A series of second hand power mowers came and went before the new Comet came from Gambles.
The picket fence was another problem. It had to be painted, a terrible task even
Tom Sawyer would find challenging. The
gates failed. The lawn was healthy
enough to fend for itself. We used it
for a football field with many a piano student whose turn at the keyboard was
done. The chickens invaded, leading us
to nickname the south lawn “Debris Field”.

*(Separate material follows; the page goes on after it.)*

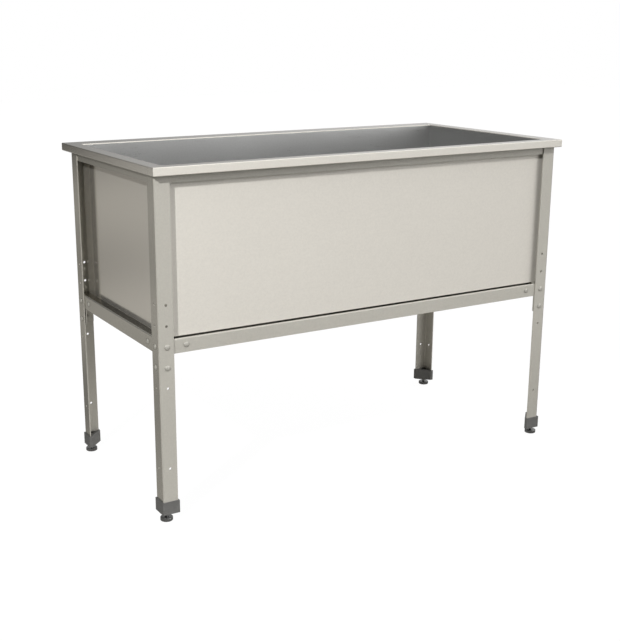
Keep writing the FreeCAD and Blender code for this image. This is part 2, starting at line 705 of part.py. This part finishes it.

Contact with fresh chicken poop was both unpleasant and unavoidable.
To replace the
fence, we planted Rocky Mountain Junipers to form a hedge. It took over the picket fence, which got
removed a little at a time. The picket
fence didn’t invade the grass. The hedge
did. It sent out roots throughout the
grass, robbing it of moisture and shading it from sunlight.
As long as Mom
lived here, she applied many a gallon of water to keep the bluegrass
going. I wasn’t that dedicated. In the drought of the first decade of the 21st
Century, I gave up watering the grass. That
decision probably cost the life of the blue spruce on the northwest
corner of the house.
The bluegrass
clings to life, going great guns in the cool spring weather after the snow
melts, going dormant in June’s heat, sometimes recovering during the summer
monsoon. It spread from its original
planting north under the clothes line and into the elm patch.
Apparently, some
of the washed and blown away seeds established themselves down wind and downstream. A big patch of bluegrass grows on the east edge
of the farmyard. Another patch grows in
the draw running from near the house well southeast into the Lickdab, nearly a half mile away from the original planting.
If my mother
would come back today, she might begin our visit with some pleasantries, but
the second item on her agenda would be to take me to task for letting that lawn
go to dust. “Think of all the work of
planting, watering, and putting those boards down!”
Yes, and shoving
that old push mower around window wells and fence posts, and trimming along all
of that picket fence and house foundation with the old sheep shears before the
days of string trimmers. A bluegrass
lawn was, and still is, a lot of work.